Through the Kathmandu Metropolitan City scholarship program, thousands of students continued their studies beyond the Secondary Education Examination (SEE), while job fairs connected citizens to meaningful work opportunities. His anti-corruption drive within KMC further strengthened public trust. These achievements elevated Balen to national prominence. From elderly residents in Jhapa to young children in Dang, Surkhet, and Kalikot, citizens flocked to his campaign rallies, signaling a generational shift in political enthusiasm. His landslide victory in Jhapa against UML leader Khadga Prasad Sharma Oli underscored his growing influence.
Rabi Lamichhane, Chair of the Rastriya Swatantra Party (RSP), has also advanced political reforms. Yet his decision to endorse Balen for Prime Minister reflects a profound act of statesmanship. By prioritizing national progress over personal ambition, Rabi positioned Balen as the face of a new governance model: one defined by efficiency, prosperity, and the principle of “less government, more governance”. Accordingly, Nepal must now bring forward and implement a new economic agenda. In the post-UN LDC graduation era, policies must be efficient, impactful, productivity and export driven. Only through such reforms can Nepal sustain growth, strengthen sovereignty, and meet the aspirations of its citizens
A case of bureaucratic resistance
A young agricultural graduate from Narayanpur of Dang, initiated Kesar (Saffron) cultivation at his house rooftop balcony with an initial investment of about Rs 4m, combining personal equity with loans from relatives and friends. His goal was to engage his son from going abroad, who had graduated in agriculture from a premier Indian institution, in building a model farm. The venture proved highly successful: saffron production thrived, demand was strong, and buyers, primarily hotels, readily procured Kesar.
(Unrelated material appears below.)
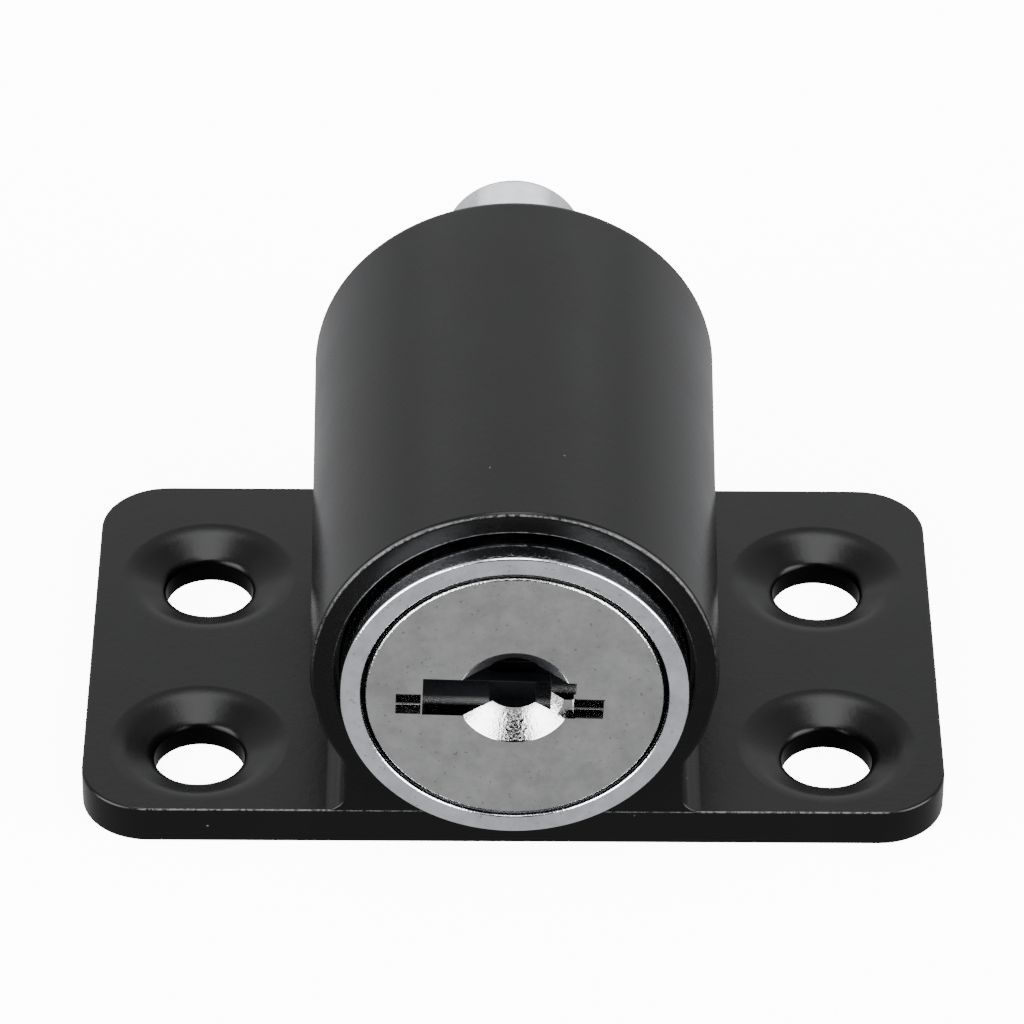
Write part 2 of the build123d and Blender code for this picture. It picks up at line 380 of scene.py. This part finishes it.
def finish_piece(obj, body, nodes, material):
    """Brings a piece to metres, smooths its shading, and sets it in place of its nodes.

    It rides on one body. A spring has none, and is finished through stretch().
    """
    obj.scale = (1 / METRE,) * 3
    settle(obj)
    bpy.ops.object.shade_smooth_by_angle(angle=math.radians(35))
    modify(obj, "WEIGHTED_NORMAL", keep_sharp=True, weight=100)
    obj.data.materials.clear()
    obj.data.materials.append(material)
    if body:
        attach(obj, body)
    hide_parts(*nodes)


def colour(text, level=1.0):
    """A hex colour as linear light, brought up or down to a level."""
    channels = [int(text[start:start + 2], 16) / 255 for start in (0, 2, 4)]
    linear = [c / 12.92 if c <= 0.04045 else ((c + 0.055) / 1.055) ** 2.4 for c in channels]
    return tuple(channel * level for channel in linear) + (1.0,)


def add(tree, kind, inputs=None, **settings):
    """Adds one node; each input takes a value or another node's output."""
    node = tree.nodes.new(kind)
    for name, value in settings.items():
        setattr(node, name, value)
    for socket, value in (inputs or {}).items():
        if isinstance(value, bpy.types.NodeSocket):
            tree.links.new(value, node.inputs[socket])
        else:
            node.inputs[socket].default_value = value
    return node


def begin(name):
    """A new material, its shader, and its Object coordinates in millimetres."""
    material = bpy.data.materials.new(name)
    material.use_nodes = True
    tree = material.node_tree
    shader = tree.nodes["Principled BSDF"]
    where = add(tree, "ShaderNodeTexCoord").outputs["Object"]
    place = add(tree, "ShaderNodeMapping", {"Vector": where, "Scale": (METRE,) * 3}).outputs["Vector"]
    return material, tree, shader, place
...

Yet despite this success, the young entrepreneur struggled to expand. His repeated appeals to provincial government authorities and banks for subsidized loans were rejected. He sought financing from multiple sources to upgrade production and establish a model saffron farm in Dang, but his efforts were consistently thwarted by bureaucratic resistance. This case illustrates the frustration of talented young citizens committed to advancing productivity, production and innovation, only to be obstructed by a system that poisons innovation and service delivery.
Bureaucracy as the greatest obstacle
The greatest obstacle to the RSP-led government lies in Nepal’s lethargic bureaucracy. For decades, senior officials have enjoyed serving traditional political interests, enjoyed privileges while obstructed reform. A telling example occurred a couple of months ago when the sitting Finance Secretary dismissed the Health Minister’s concerns over health insurance funding; an essential service for vulnerable communities. Such resistance reflects a broader administrative culture designed to frustrate reformist agendas. To succeed, the Balen-led government must dismantle this culture of indifference and transform the bureaucracy into a service-oriented institution.
Security forces, courts, health workers, administrative staffs and corporate houses, etc. as gatekeepers must be reoriented toward delivering public goods rather than protecting traditional political interests. Only by overcoming these systemic barriers can the aspirations of Nepali citizens be realized, cementing Rabi-Balen as icons of a reformed nation.
The economic paradigm post LDC graduation
Nepal’s upcoming graduation date from UN Least Developed Country (LDC) status in November 2026 marks both a milestone and a challenge. While successive international programs like the Paris Declaration Action of Program (1990), the Brussels Program (2001-2010), the Istanbul Program (2011-2020), and the Doha Program of Action (2022-2031) etc.; promised preferential access and support, these opportunities rarely translated into sustained industrial and export led growth. ITC Geneva suggests Nepal could lose over four percent of export income due to tariff changes post-graduation.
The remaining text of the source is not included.